Safe choices for the Entrance
Upbeat options that start strong and avoid religious references. Use a 60 to 90 second edit.
- Kina Grannis – Can’t Help Falling in Love (acoustic cover)
- Ludovico Einaudi – Nuvole Bianche (piano)
- Ellie Goulding – How Long Will I Love You
- Ed Sheeran -Tenerife Sea
- Christina Perri – A Thousand Years (piano or strings instrumental)
- Sleeping At Last – Turning Page (instrumental)
- The Piano Guys – Beethoven’s 5 Secrets
- Explosions In The Sky – Your Hand In Mine (instrumental edit)
- Joe Hisaishi – One Summer’s Day (instrumental)
Gentle, secular Signing the Register music
Aim for 2 to 3 songs, 2 to 3 minutes each, while photographs are taken.
- Tom Odell – Grow Old With Me (piano)
- John Legend – All of Me (piano or strings instrumental)
- Norah Jones – Come Away With Me
- The Beatles – Here Comes The Sun (acoustic or strings instrumental)
- Etta James – At Last (instrumental or soft vocal)
- Jóhann Jóhannsson – Flight From The City (instrumental)
- Yiruma – River Flows In You (piano)
- Michael Giacchino – Married Life from Up (instrumental)
- Elbow – One Day Like This (strings instrumental)
Joyful Exit songs
Keep it celebratory. Start at the chorus and fade as you reach the aisle.
- Stevie Wonder – Signed, Sealed, Delivered (I’m Yours)
- Hall & Oates – You Make My Dreams
- George Ezra – Paradise
- Florence + The Machine – Dog Days Are Over (clean edit)
- Whitney Houston – I Wanna Dance With Somebody
- Jackie Wilson – (Your Love Keeps Lifting Me) Higher and Higher
- ABBA – Dancing Queen (clean, chorus start)
- The Lumineers – Ho Hey
- James – Sit Down (instrumental strings for a quirky exit)
Classical and film music that stays secular
Registrars accept classical pieces that are not liturgical in purpose.
- Clarke – Trumpet Voluntary
- Vivaldi – Spring from The Four Seasons
- Pachelbel – Canon in D
- Mendelssohn – Wedding March (Recessional)
- Debussy – Clair de Lune
- Yann Tiersen – Comptine d’un autre été
- Max Richter – On The Nature of Daylight (consider an edit)
- Alexandre Desplat – The Shape of Water (Love theme)
Note: Avoid pieces explicitly written for masses, hymns or sacred works.
What to avoid?
- Hymns and worship songs such as Amazing Grace, Ave Maria, How Great Thou Art
- Tracks with religious references in the title or chorus
- Explicit versions of pop songs
- YouTube-only rips with adverts that can interrupt playback
Live musicians vs playback?
- Live musicians are ideal. Ask them for secular set lists and to provide instrumental options of any borderline songs you love.
- Playback is fine. Confirm the venue has a reliable speaker, a clean input and someone to press play. Bring files downloaded in advance rather than streaming.
Cue points you can email to suppliers
- Entrance: “Start at 0:00. If the aisle is short, jump to the chorus at 0:48.”

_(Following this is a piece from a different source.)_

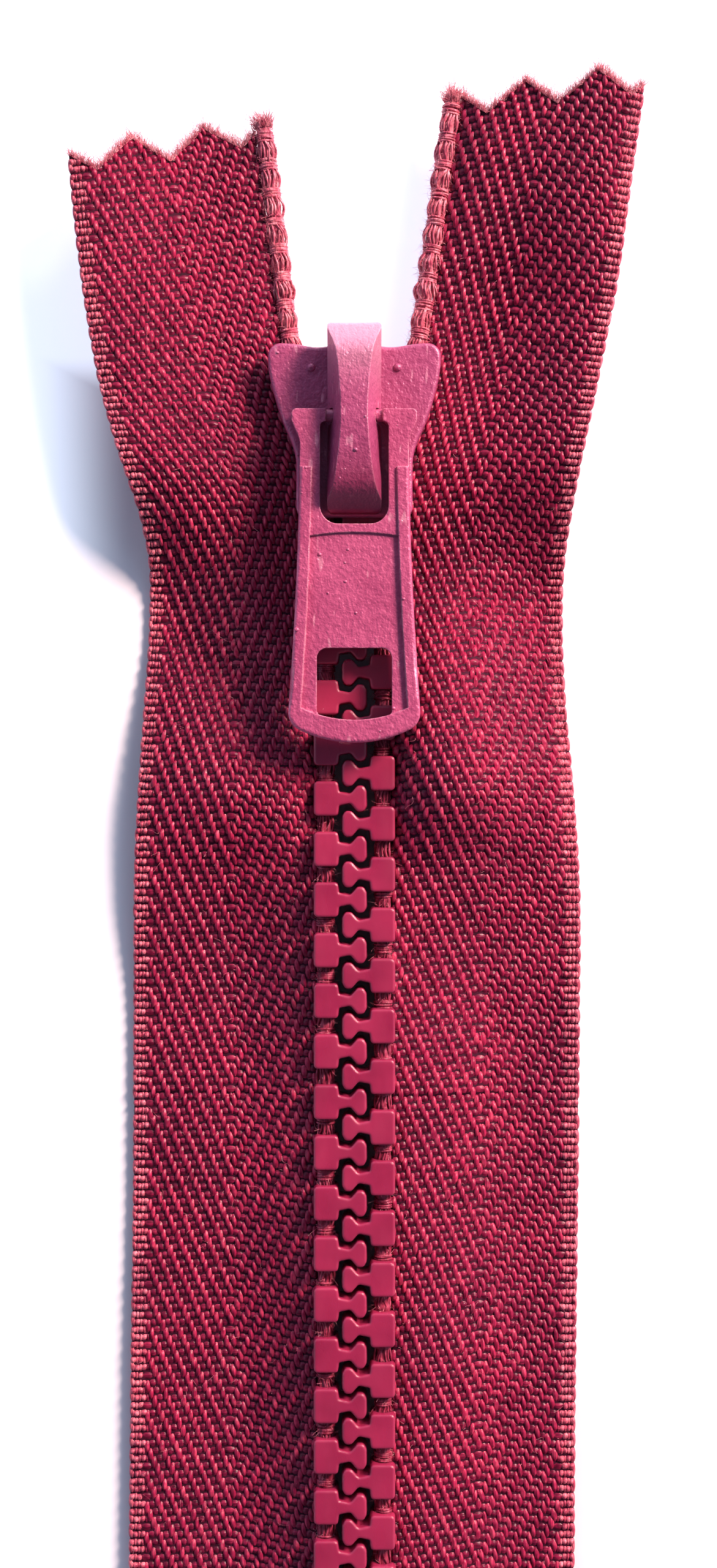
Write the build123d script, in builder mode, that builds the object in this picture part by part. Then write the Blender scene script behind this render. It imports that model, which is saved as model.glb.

- Signing: “Three tracks, 2 minutes each. Fade under photos if needed.”
- Exit: “Start at the chorus at 0:28. Fade after 75 seconds.”
Quick licensing notes
- The ceremony is a private event. The venue normally covers background music licensing.
- Filming with music may require a small licence handled by your videographer. Ask them to supply cleared or library versions if needed.
- Always use legal, purchased audio files for playback.
FAQs
Can we use a hymn as an instrumental?
Many registrars do not allow hymn melodies at civil ceremonies even without words. Ask your office before deciding.
Can we include one religious song for a relative?
Not in a civil ceremony. Keep the ceremony secular and include religious music later at the reception if you wish.
Will the registrar check every lyric?
They can ask for links or files. Provide a clean version to speed approval.
Can our string quartet play pop covers?
Yes. Give them your titles early so they can confirm arrangements and keys.